Deep Learning has driven significant innovation & progress in self-driving technology, but it has not yet disrupted the entire industry or provided a comprehensive toolset to solve it.
The current tools available to the industry cannot solve complex problems such as understanding pedestrian intents, building a perfect perception system, or executing human-level decision-making. This lack of progress is not due to a lack of manpower. The industry is stuck because of the way we are solving this problem.
The current system architecture of self-driving tech has been split into perception & planning stacks. This is problematic since we do not know how much engineering is needed in the perception stack to encode the universe and writing the rules of driving is prohibitive from both an engineering and technology POV. Back in 2015 people knew this but most investments went into HD maps & LIDARS since progress there is much more attainable than a research program that cannot produce a demo.
I don’t need to convince anyone that what matters most for making self-driving cars is having massive amounts of high-quality data. Diverse data can help your neural networks handle situations not seen at training time. This is only part of the problem. If you rely on annotation for producing a high-quality dataset then you are stuck because every little change means redoing everything from scratch.
What happens if you think of a great idea six months from now; you can’t run around and redo your data. so what do you do? it does not work because the existing annotations cannot magically change, they can’t change for each new feature and they can’t change down the road when you realize you’ve made a mistake.
Imagine changing sensors, sensors get better with time, and every time you update your sensor stack, some of the annotations need to be redone. This is cost prohibitive, especially when you add sensors at a later stage in the R&D program. Imagine the motion planning requirements change now you need to annotate your data differently.
So how do we solve this problem?
The solution is in the making
Tesla is taking a new approach to solving the problem- not relying on sensors or HD Maps, they are building a real-time perception system followed by a planning system instead. They have built fast annotation systems that can produce millions of images relatively quickly.
Tesla has hit a ‘glass ceiling’ in its system performance and it seems that shipping more features or training on larger and larger datasets does not translate to better driving performance.
Wayve has published their method for solving self-driving cars, while their method does address some of the limitations of the traditional approach it still relies on hand-crafted abstraction layers, i.e. annotation(See Figure 1).
There is a third approach that can lead to a better self-driving system. We need something that connects language, history, safety, physics, and the DMV handbook. Saying end-to-end learning is the solution is not enough as time and again it has been proven how fragile and uncontrollable end-to-end learning can be when applied to self-driving cars.
Generative AI shows the way
The following figure is a diagram of Google’s Imagen image generator, we will use it as a guideline for building an ‘end-to-end’ AV solution.
The first stage is to fine-tune a neural network to connect driving data with text captions.

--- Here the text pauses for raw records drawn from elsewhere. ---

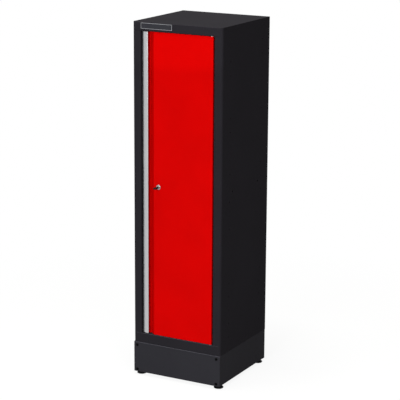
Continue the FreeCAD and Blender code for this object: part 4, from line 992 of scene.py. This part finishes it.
class LOCKER_OT_feet(Operator):
    """Levelling feet: threaded stud and round pad, one of each at every corner"""

    bl_idname = "locker.feet"
    bl_label = "Feet"

    def execute(self, context):
        trim = context.scene.locker_trim
        for end in ("front", "back"):
            for side in ("left", "right"):
                self.stud(f"foot_stud_{end}_{side}", trim)
                self.pad(f"foot_pad_{end}_{side}", trim)
        return {"FINISHED"}

    def stud(self, node, trim):
        low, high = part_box(node)
        length = high.z - low.z
        radius = (high.x - low.x) / 2
        ball = 6 * MM
        outline = [(radius * 0.6, 0), (radius * 0.95, 1 * MM)]
        outline += [(radius * 0.98, 3 * MM), (radius * 0.8, ball)]
        outline += thread(radius, ball, length - 5 * MM, trim.thread_pitch, trim.thread_depth)
        end = radius * 0.62
        outline += [(end, length - 5 * MM), (end, length - 0.8 * MM), (radius * 0.5, length)]
        place = [((low.x + high.x) / 2, (low.y + high.y) / 2, low.z)]
        stands_for(turned(node + "_turned", node, outline, place), node)

    def pad(self, node, trim):
        low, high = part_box(node)
        radius = (high.x - low.x) / 2
        height = high.z - low.z
        socket = trim.stud / 2 + RUNNING
        shares = [(0.96, 0), (1, 0.1), (1, 0.45), (0.98, 0.55), (0.9, 0.63)]
        shares += [(0.75, 0.72), (0.6, 0.79), (0.45, 0.88)]
        outline = [(radius * r, height * h) for r, h in shares]
        outline += [(socket + 4.2 * MM, height * 0.97), (socket + 3.4 * MM, height), (socket, height)]
        outline += [(socket, trim.stud_seat)]
        place = [((low.x + high.x) / 2, (low.y + high.y) / 2, low.z)]
        stands_for(turned(node + "_turned", node, outline, place, sides=72), node)


# ---------------------------------------------------------------------------------------------------------
# Stage


def lamp(name, place, aim, size, power, colour=(1, 1, 1), kind="AREA"):
    light = bpy.data.lights.new(name, kind)
    light.color = colour
    if kind == "AREA":
        light.shape = "RECTANGLE"
        light.size, light.size_y = size
    light.energy = power
    holder = linked(name, light)
    holder.location = place
    holder.rotation_euler = (Vector(aim) - Vector(place)).to_track_quat("-Z", "Y").to_euler()
    holder.visible_camera = False
    return holder


def seen_directly(tree):
    """1 for rays that the camera, a mirror or clear material sends, 0 for the rest."""
    path = tree.nodes.new("ShaderNodeLightPath")
    first = tree.nodes.new("ShaderNodeMath")
    first.operation = "MAXIMUM"
    second = tree.nodes.new("ShaderNodeMath")
    second.operation = "MAXIMUM"
    tree.links.new(path.outputs["Is Camera Ray"], first.inputs[0])
    tree.links.new(path.outputs["Is Glossy Ray"], first.inputs[1])
    tree.links.new(first.outputs[0], second.inputs[0])
    tree.links.new(path.outputs["Is Transmission Ray"], second.inputs[1])
    return second.outputs[0]


def backdrop(ambient):
    world = bpy.data.worlds.new("studio")
    bpy.context.scene.world = world
    world.use_nodes = True
    tree = world.node_tree
    strength = tree.nodes.new("ShaderNodeMapRange")
    strength.inputs["To Min"].default_value = ambient
    strength.inputs["To Max"].default_value = 1.0
    tree.links.new(seen_directly(tree), strength.inputs["Value"])
    sky = tree.nodes["Background"]
    sky.inputs["Color"].default_value = UNSHADED
    tree.links.new(strength.outputs["Result"], sky.inputs["Strength"])


def floor():
    material = bpy.data.materials.new("pale_floor")
    material.use_nodes = True
    tree = material.node_tree
    tree.nodes.remove(tree.nodes["Principled BSDF"])
    output = tree.nodes["Material Output"]
    pale = tree.nodes.new("ShaderNodeBsdfDiffuse")
    pale.inputs["Color"].default_value = (0.8, 0.8, 0.8, 1)
    grey = tree.nodes.new("ShaderNodeBsdfDiffuse")
    grey.inputs["Color"].default_value = (0.32, 0.32, 0.32, 1)
    white = tree.nodes.new("ShaderNodeEmission")
    seen = tree.nodes.new("ShaderNodeMixShader")
    place = tree.nodes.new("ShaderNodeTexCoord")
    reach = tree.nodes.new("ShaderNodeVectorMath")
    reach.operation = "LENGTH"
    tree.links.new(place.outputs["Object"], reach.inputs[0])
    share = tree.nodes.new("ShaderNodeMapRange")
    share.inputs["From Min"].default_value, share.inputs["From Max"].default_value = FLOOR_FADE
    share.inputs["To Min"].default_value = FLOOR_WHITE
    share.inputs["To Max"].default_value = 1.0
    tree.links.new(reach.outputs["Value"], share.inputs["Value"])
    tree.links.new(share.outputs["Result"], seen.inputs["Fac"])
    tree.links.new(pale.outputs[0], seen.inputs[1])
    tree.links.new(white.outputs[0], seen.inputs[2])
    whole = tree.nodes.new("ShaderNodeMixShader")
    tree.links.new(seen_directly(tree), whole.inputs["Fac"])
    tree.links.new(grey.outputs[0], whole.inputs[1])
    tree.links.new(seen.outputs[0], whole.inputs[2])
    tree.links.new(whole.outputs[0], output.inputs["Surface"])
    mesh = bpy.data.meshes.new("floor")
    form = bmesh.new()
    bmesh.ops.create_circle(form, cap_ends=True, segments=96, radius=FLOOR_RADIUS)
    form.to_mesh(mesh)
    form.free()
    disc = linked("floor", mesh)
    disc.location.z = cad_box[0].z
    disc.data.materials.append(material)


def camera(stage):
    lens = bpy.data.cameras.new("camera")
    lens.lens = stage.lens
    lens.sensor_width = SENSOR
    lens.clip_end = 100
    holder = linked("camera", lens)
    turn = (
        Matrix.Rotation(stage.camera_yaw, 4, "Z")
        @ Matrix.Rotation(math.pi / 2 - stage.camera_pitch, 4, "X")
        @ Matrix.Rotation(stage.camera_roll, 4, "Z")
    )
    holder.matrix_world = Matrix.Translation(stage.camera_place) @ turn
    bpy.context.scene.camera = holder


class LOCKER_OT_stage(Operator):
    """Set up the camera, the floor, the backdrop and the lamps"""

    bl_idname = "locker.stage"
    bl_label = "Stage"

    def execute(self, context):
        stage = context.scene.locker_stage
        context.scene.view_settings.view_transform = "Standard"
        camera(stage)
        backdrop(stage.ambient)
        floor()
        cool = (0.951, 1.005, 1.042)
        rosy = (1.03, 0.978, 0.991)
        warm = (1.013, 1.019, 0.967)
        lamp("front_softbox", (0.4, -7.6, 2.8), (0.1, -2.0, -5.7), (2.6, 2.6), 414, cool)
        lamp("right_softbox", (5.4, -5.6, 3.6), (1.2, -1.5, -2.0), (2.2, 2.2), 256, rosy)
        lamp("left_softbox", (-4.2, -4.4, 3.2), (0, -0.25, 0.6), (1.2, 1.2), 8)
        lamp("overhead_softbox", (-0.3, -1.1, 9.0), (-0.3, -1.1, 0), (3.0, 3.0), 838, warm)
        accent = lamp("door_top_beam", (0, -6.25, 3.11), (0, 0, 3.11), (0, 0), 243, kind="SPOT")
        accent.data.spot_size = BEAM_ANGLE
        accent.data.spot_blend = BEAM_BLEND
        accent.data.shadow_soft_size = BEAM_RADIUS
        return {"FINISHED"}


class LOCKER_PT_panel(Panel):
    """Lists the locker's settings and steps"""

    bl_idname = "LOCKER_PT_panel"
    bl_label = "Locker"
    bl_space_type = "VIEW_3D"
    bl_region_type = "UI"
    bl_category = "Locker"

    def draw(self, context):
        for group_name in GROUPS:
            group = getattr(context.scene, group_name)
            for name in group.bl_rna.properties.keys():
                if name not in {"rna_type", "name"}:
                    self.layout.prop(group, name)
        for step in STEPS:
            self.layout.operator(step.bl_idname)


STEPS = (
    LOCKER_OT_stage,
    LOCKER_OT_finishes,
    LOCKER_OT_plinth,
    LOCKER_OT_badge,
    LOCKER_OT_grip,
    LOCKER_OT_lock,
    LOCKER_OT_key,
    LOCKER_OT_pivots,
    LOCKER_OT_fasteners,
    LOCKER_OT_bolts,
    LOCKER_OT_feet,
)
GROUPS = {"locker_paints": LockerPaints, "locker_trim": LockerTrim, "locker_stage": LockerStage}


def register():
    for kind in (*GROUPS.values(), *STEPS, LOCKER_PT_panel):
        bpy.utils.register_class(kind)
    for name, kind in GROUPS.items():
        setattr(bpy.types.Scene, name, PointerProperty(type=kind))


def unregister():
    for name in GROUPS:
        delattr(bpy.types.Scene, name)
    for kind in (LOCKER_PT_panel, *reversed(STEPS), *GROUPS.values()):
        bpy.utils.unregister_class(kind)


def main():
    register()
    for step in STEPS:
        group, name = step.bl_idname.split(".")
        getattr(getattr(bpy.ops, group), name)()


if __name__ == "__main__":
    main()
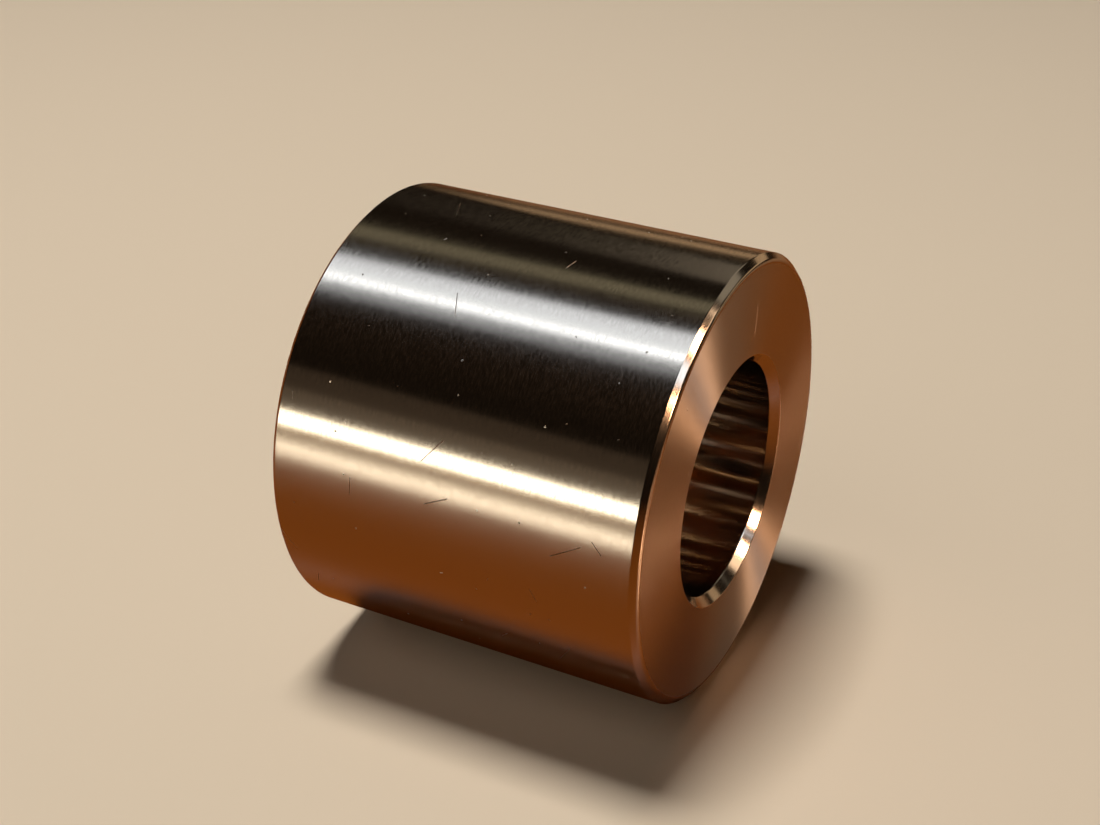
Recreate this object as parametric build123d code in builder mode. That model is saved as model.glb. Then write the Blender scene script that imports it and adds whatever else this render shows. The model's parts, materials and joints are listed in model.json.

The text captions here are twofold:
1- Navigational Instructions (Take left, at the roundabout take the 3rd exit). these will be collected automatically (but carefully) using Mapping APIs.
2- Driving Instructions (Stop at the red traffic light, keep lane, Overtake the car …etc.). this data will be generated using a zero-shot video-CLIP in the following manner:
The second stage is to extract driving trajectories from driving episodes.
Putting it all together:
The system architecture presented here has the following benefits:
- There is no middleware for perception.
- The CLIP-V and the text encoder models can be trained to produce internet-scale embeddings.
- Very large datasets can be collected with little to no human interventions.
- The interface between the models is language and no specific format has to be adopted.